Not content with releasing one bearish note per day, Goldman has upped the ante to two (or more).
Following yesterday’s scathing attack on the ECB by Deutsche Bank, Goldman felt the urge to chime in as well parallel to the German bank’s accusations that Goldman’s former employee, Mario Draghi is set to destroy the Eurozone with his monetary lunacy, and in a note by Huw Pill, Goldman said that “as the ECB shifts from a passive, intermediation-driven form of balance sheet expansion towards a more pro-active QE-driven policy, concerns about the impact on financial stability will inevitably and rightly rise.“
Of course, Goldman couldn’t completely run over its former managing director – just imagine the Goldman-related “discovery” that a criminal probe would reveal – and so it tried to mitigate its sharp assessment, saying “yet the ultimate objective of these ‘active’ central bank balance sheet policies is to revive aggregate demand and boost nominal growth. If successful, the beneficial effects of the macroeconomic improvement on financial stability would more than outweigh the short-run and partial implications coming from incentivising greater risk-taking.”
Right. The only problem is that 8 years later, there has been no boost in aggregate demand, in fact just the opposite, not to mention a total collapse in DB stock as a result of NIRP crushing the NIM carry trade, which is why so many banks and pension funds are now furious at the ECB.

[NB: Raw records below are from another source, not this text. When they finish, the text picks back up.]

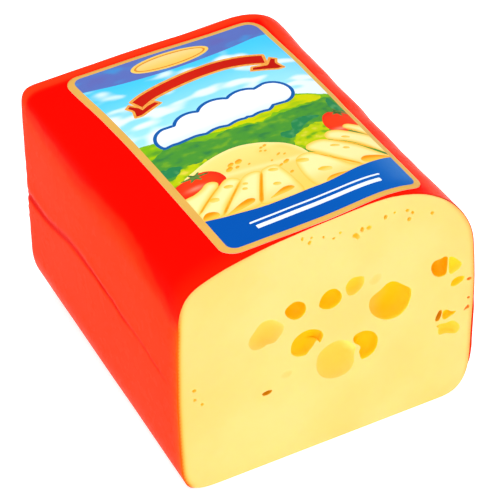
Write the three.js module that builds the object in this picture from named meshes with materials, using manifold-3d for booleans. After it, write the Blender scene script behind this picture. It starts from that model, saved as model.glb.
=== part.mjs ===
// Half of a block of semi-hard loaf cheese, cut square across, in its red
// casing film with a plain printed label on top.
// Millimetres, +Z up. The cut face looks along -Y, the loaf's own end along +Y.
// The origin is under the middle of the block, on the surface it rests on.
import * as THREE from "three";
import * as BufferGeometryUtils from "three/addons/utils/BufferGeometryUtils.js";
import Module from "manifold-3d";

const wasm = await Module();
wasm.setup();

// ---------------------------------------------------------------- dimensions
const LENGTH = 110.8;      // cut face to the loaf's own end
const FILM = 0.5;          // casing film, stated thick enough to be a solid
const GAP = 0.3;           // clearance between neighbouring pieces
const LABEL_T = 0.2;       // label sheet
const END_ROUND = 4.0;     // rounding where the sides turn into the back end
const SECTION_POINTS = 112; // points round one cross-section, closer at its corners
const STRAIGHT_RINGS = 4;  // rings between the cut and the end rounding
const ROUND_RINGS = 4;     // rings across the end rounding
const CORE_Z = 42;         // height of the line the section rays start from

// Cross-section of the casing's inside at the cut, half-loaf seen from the
// front: [x, z], from the middle of the base round by the right side.
const CUT_SECTION = [
  [0, 0], [10, 0], [20, 0], [30, 0], [38, 0], [42.2, 0.2], [45.2, 1.2], [47.2, 3.0],
  [48.5, 5.3], [49.4, 8.2], [49.8, 11.5], [50.0, 16], [50.1, 22], [50.3, 29], [50.5, 36],
  [50.5, 42], [50.3, 47], [50.0, 51.5], [49.7, 55.5], [49.3, 59.5], [48.4, 63.6],
  [46.7, 67.8], [44.5, 71.6], [41.7, 75.0], [38.6, 77.9], [35.1, 80.4], [31.6, 82.4],
  [27.9, 83.9], [24.3, 84.9], [19.5, 85.7], [14, 85.9], [8, 85.6], [1, 85.15],
  [-6, 84.75], [-12, 84.2], [-18, 83.6], [-23, 82.85], [-28, 82.0], [-33, 81.0],
  [-37.5, 79.8], [-40.8, 78.6], [-43.2, 77.5], [-45.2, 76.1], [-46.7, 74.4], [-47.8, 72.4],
  [-48.7, 69.9], [-49.25, 67], [-49.5, 63], [-49.8, 57], [-50.0, 50], [-50.1, 42],
  [-50.15, 34], [-50.1, 26], [-49.9, 18], [-49.65, 11], [-49.2, 7], [-48.1, 3.8],
  [-46.2, 1.8], [-43.4, 0.6], [-39.5, 0.1], [-35, 0], [-25, 0], [-12, 0],
];

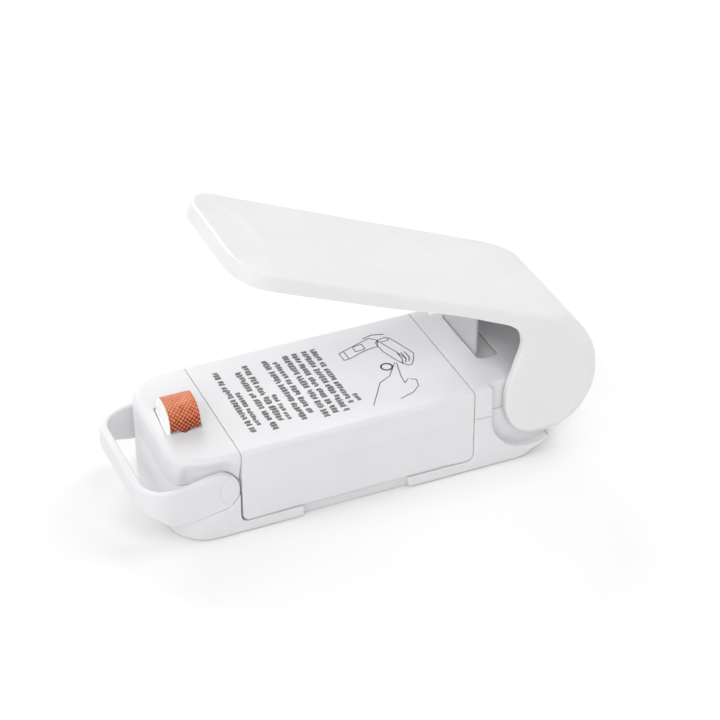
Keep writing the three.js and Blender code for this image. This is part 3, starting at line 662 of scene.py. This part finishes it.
# ----------------------------- shells -----------------------------
def build_shells():
    ylines = lines((-19.3, -18.4, 0.24), (-18.4, -14.6, 0.36), (-14.6, -13.4, 0.6), (-13.4, 13.4, 0.9), (13.4, 14.6, 0.6), (14.6, 18.4, 0.36), (18.4, 19.3, 0.24))
    P, Q = nets(f_base, lines((-15.6, -0.9, 0.42), (-0.9, 0.0, 0.1), (0.0, 2.4, 0.25), (2.4, 14, 0.9), (14, 16, 0.4), (16, 40, 1.0), (40, 44, 0.4), (44, 55.2, 0.9), (55.2, 57.4, 0.3), (57.4, 58.2, 0.1), (58.2, 86.6, 0.38)),
                ylines, lines((-0.6, 1.2, 0.24), (1.2, 2.7, 0.3), (2.7, 3.5, 0.1), (3.5, 14.2, 0.4), (14.2, 15.0, 0.1), (15.0, 21.0, 0.5)))
    mesh_object("shell_base", P, Q, M_BODY, "body", ["base_shell"])
    P, Q = nets(f_head, lines((-15.6, -13, 0.24), (-13, -11.4, 0.12), (-11.4, -5, 0.4), (-5, -3.6, 0.16), (-3.6, -0.6, 0.3), (-0.6, 0.1, 0.05)),
                lines((-19.3, -12, 0.28), (-12, -6.6, 0.6), (-6.6, -5.4, 0.14), (-5.4, 5.4, 0.5), (5.4, 6.8, 0.14), (6.8, 12, 0.6), (12, 19.3, 0.28)),
                lines((14.2, 15.2, 0.1), (15.2, 20.4, 0.28), (20.4, 22.6, 0.14)))
    mesh_object("shell_head", P, Q, M_BODY, "body", ["head_cover"])
    P, Q = nets(f_rear, lines((57.5, 58.3, 0.07), (58.3, 61.4, 0.4), (61.4, 64.0, 0.25), (64.0, 65.4, 0.2), (65.4, 68.8, 0.5), (68.8, 70.6, 0.2), (70.6, 86.6, 0.45)),
                lines((-19.3, -15.4, 0.22), (-15.4, -7.6, 0.7), (-7.6, -5.4, 0.2), (-5.4, 12.6, 0.8), (12.6, 15, 0.25), (15, 19.3, 0.22)),
                lines((14.2, 15.2, 0.1), (15.2, 18.8, 0.4), (18.8, 20.8, 0.3), (20.8, 22.6, 0.16)))
    mesh_object("shell_rear", P, Q, M_BODY, "body", ["rear_cover"])
    P, Q = nets(f_cover, lines((-0.1, 0.5, 0.06), (0.5, 3.0, 0.25), (3.0, 10, 0.9), (10, 14, 0.5), (14, 49, 1.6), (49, 54, 0.5), (54, 57.2, 0.3), (57.2, 57.8, 0.06)),
                lines((-19.3, -15, 0.18), (-15, 15, 1.6), (15, 19.3, 0.18)),
                lines((2.9, 5.2, 0.12), (5.2, 13.8, 0.7), (13.8, 15.3, 0.12), (15.3, 18.4, 0.5), (18.4, 20.8, 0.3), (20.8, 22.6, 0.14)))
    mesh_object("shell_cover", P, Q, M_COVER, "cover", ["battery_cover"])
    P, Q = nets(f_arm, lines((-31.8, -20, 0.32), (-20, 24, 1.0), (24, 72, 0.4)),
                lines((-19.7, -15.6, 0.2), (-15.6, 15.6, 0.9), (15.6, 19.7, 0.2)),
                lines((-44.5, -5.4, 0.42), (-5.4, -1.6, 0.2), (-1.6, 0.5, 0.12)))
    mesh_object("shell_arm", from_arm(P), Q, M_ARM, "arm", ["arm_shell"])
    P, Q = nets(f_bail, lines((-23.6, -14, 0.22), (-14, -9, 0.35), (-9, 0.4, 0.22)),
                lines((-19.3, -14, 0.18), (-14, 14, 0.8), (14, 19.3, 0.18)),
                lines((5.8, 18.2, 0.22)))
    mesh_object("shell_bail", P, Q, M_BODY, "bail", ["bail_loop"])
    P, Q = nets(f_block, lines((-12.9, -10.9, 0.1), (-10.9, -9.3, 0.3), (-9.3, -8.8, 0.08), (-8.8, -7.0, 0.3), (-7.0, -6.5, 0.08), (-6.5, -4.7, 0.3), (-4.7, -3.9, 0.08)),
                lines((-6.0, 5.6, 0.13)), lines((12.7, 20.0, 0.5), (20.0, 27.8, 0.13)))
    mesh_object("heating_head", P, Q, M_HEAT, "heater", ["heater_block"])
    P, Q = nets(f_blade, lines((64.2, 65.9, 0.12), (65.9, 68.4, 0.3), (68.4, 70.0, 0.12)),
                lines((-6.4, -4.8, 0.14), (-4.8, 12.2, 0.8), (12.2, 13.9, 0.14)),
                lines((8.6, 10.6, 0.3), (10.6, 19.0, 0.8), (19.0, 21.8, 0.12), (21.8, 36.6, 0.8), (36.6, 38.0, 0.15)))
    mesh_object("switch_blade_shell", P, Q, M_DARK, "blade", ["switch_blade"])


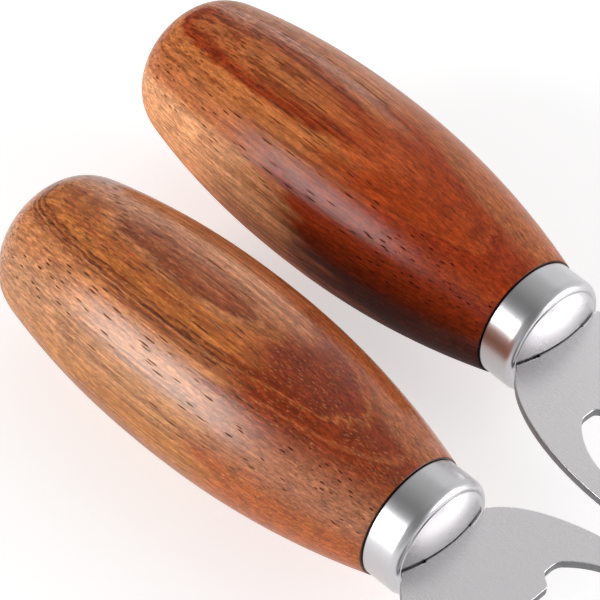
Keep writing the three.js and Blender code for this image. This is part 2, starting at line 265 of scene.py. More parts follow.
def fillet(before, corner, after, radius, steps=12):
    """The arc that replaces a corner."""
    before, corner, after = Vector(before), Vector(corner), Vector(after)
    back = (before - corner).normalized()
    ahead = (after - corner).normalized()
    half = math.acos(max(-1, min(1, back.dot(ahead)))) / 2
    centre = corner + (back + ahead).normalized() * radius / math.sin(half)
    start = corner + back * radius / math.tan(half) - centre
    turn = (2 * half - math.pi) * math.copysign(1, back.x * ahead.y - back.y * ahead.x)
    points = []
    for i in range(steps + 1):
        angle = turn * i / steps
        c, s = math.cos(angle), math.sin(angle)
        points.append((centre.x + c * start.x - s * start.y, centre.y + s * start.x + c * start.y))
    return points


def tangent_angle(point, radius, sign):
    return math.atan2(point[1], point[0]) + sign * math.acos(radius / math.hypot(*point))


# ---- grips and ferrules ----

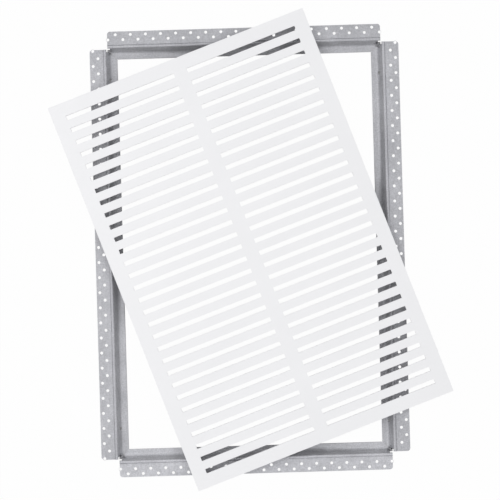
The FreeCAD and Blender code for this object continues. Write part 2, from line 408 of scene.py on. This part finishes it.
def finish_tree(tree, geometry, material, target):
    """Ends a tree in real geometry with its material on it."""
    real = add_node(tree, "GeometryNodeRealizeInstances", Geometry=geometry)
    dressed = add_node(tree, "GeometryNodeSetMaterial", Geometry=real.outputs[0], Material=material)
    link(tree, dressed.outputs[0], target)


def mesh_from_tree(name, tree, identifiers, values, rounding=0.0, smooth_angle=30.0):
    """Runs a tree on an empty object and gives a plain mesh object in its place."""
    holder = bpy.data.objects.new(name + "_maker", bpy.data.meshes.new(name + "_maker"))
    bpy.context.scene.collection.objects.link(holder)
    modifier = holder.modifiers.new("tree", "NODES")
    modifier.node_group = tree
    for label, value in values.items():
        modifier[identifiers[label]] = value
    if rounding:
        bevel = holder.modifiers.new("edges", "BEVEL")
        bevel.width = rounding
        bevel.segments = rounding_steps
        bevel.limit_method = "ANGLE"
        bevel.angle_limit = rounded_from
        bevel.harden_normals = True
    graph = bpy.context.evaluated_depsgraph_get()
    mesh = bpy.data.meshes.new_from_object(holder.evaluated_get(graph), depsgraph=graph)
    bpy.data.objects.remove(holder)
    mesh.name = name
    if not rounding:
        mesh.shade_smooth()
        mesh.set_sharp_from_angle(angle=math.radians(smooth_angle))
    made = bpy.data.objects.new(name, mesh)
    bpy.context.scene.collection.objects.link(made)
    return made


def joined(tree, *parts):
    whole = tree.nodes.new("GeometryNodeJoinGeometry")
    for part in parts:
        link(tree, part, whole.inputs[0])
    return whole.outputs[0]


def rectangle_curve(tree, width, height, radius, steps):
    """A rectangle with rounded corners, as a curve."""
    outline = add_node(tree, "GeometryNodeCurvePrimitiveQuadrilateral", Width=width, Height=height)
    rounded = add_node(tree, "GeometryNodeFilletCurve", {"mode": "POLY"}, Curve=outline.outputs[0],
                       Radius=radius, Count=steps)
    return rounded.outputs[0]


def raised_face(tree, outline, height):
    """A closed solid between an outline at level zero and the same outline at a height."""
    face = add_node(tree, "GeometryNodeFillCurve", {"mode": "NGONS"}, Curve=outline)
    raised = add_node(tree, "GeometryNodeExtrudeMesh", {"mode": "FACES"}, Mesh=face.outputs[0],
                      Offset_Scale=height, Individual=False)
    back = add_node(tree, "GeometryNodeFlipFaces", Mesh=face.outputs[0])
    whole = joined(tree, raised.outputs[0], back.outputs[0])
    return add_node(tree, "GeometryNodeMergeByDistance", Geometry=whole, Distance=same_point).outputs[0]


def moved(tree, geometry, turn, shift):
    """The geometry turned about the upright axis and then shifted."""
    made = add_node(tree, "GeometryNodeTransform", Geometry=geometry, Translation=shift,
                    Rotation=triple(tree, Z=turn))
    return made.outputs[0]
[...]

However, it wasn’t just the ECB that Goldman took issues with. In a separate note by Goldman’s HY analysts, the firm announced that it has boost its 2016 default forecast by nearly a quarter, from 17% to 21%, and now expects a substantially greater amount of debt – mostly high yield – to default this year.
Here is Goldman’s math:
After a quiet Jan/Feb, E&P bankruptcies picked up steam in late 1Q ahead of spring borrowing base redeterminations. By our math, about $30bn of par value debt has defaulted in the HY E&P space YTD, representing about a 17% default rate.
On the back of our bottom up analysis we are now raising our full year default forecast to 21% from 17% previously. Note that our numbers exclude many smaller producers without tradable debt. Including this cohort would boost total defaulted E&P debt in 2016 to about $35bn based on our analysis.
One driver of defaults exceeding our forecast in 2016 has been companies preemptively filing prior to a real liquidity crunch. As shown in the chart in the body of this report, a number of E&Ps have recently filed with substantial cash balances. Notably Linn Energy (NC) filed with $1,060mm of cash (11% of total debt balance), SandRidge with $694mm (19%) and Midstates Petroleum with $301mm (15%).
Normally, there would be a silver lining to all these bankruptcies – the one Saudi Arabia has been gunning for all along, namely the collapse in high-cost oil production. Only in this case, the wave of default, while substantial, will hardly put a dent on overall shale production, and as a result “the industry cannot bankrupt its way into a more balanced oil market.”
Despite the increase in bankruptcies, however, we continue to believe that the industry cannot bankrupt its way into a more balanced oil market. We estimate that production in the hands of bankrupt E&Ps is still just 762k boe/d, split 30%/60%/10% between oil (229k b/d)/natural gas (2.7 bcf/d)/NGLs (80k b/d). In short, we believe <3% of US oil production resides with bankrupt companies.
Furthermore, as we said several months ago, in addition to still being a relatively small quantity, production in the hands of distressed or bankrupt producers is not rolling over as quickly as some had predicted.
Using the Class of 2016 E&P bankruptcies as a proxy suggests that oil production in distressed/bankrupt E&Ps is rolling over by about 19% y/y. Extrapolating this math suggests that natural declines frombankrupt E&Ps (currently producing about 227k b/d of oil) will contribute only about an additional 43k of oil declines over the coming year to a market that we believe is oversupplied by about 1mm b/d globally. Finally, we note that natural gas production is rolling over more slowly, at a rate of about 4% y/y as of 1Q16.
The unspoken message here is that not only is Goldman now actively bearish on the stock market, and indirectly on monetary policy, it is starting to hint at rising weakness in the bond market, and reading between the lines of this report, we would not be surprised if Goldman’s commodity team were to come out in the next few weeks with a downgrade of crude, saying it has run up too far, too fast, and that the time has come to sell, especially since the ongoing default wave is doing very little to “rebalance” US shale production (i.e., put much more of it out of business), which in turn will force the Saudis to go back to square one and unleash another major oversupply impulse, sending the price of crude that much lower.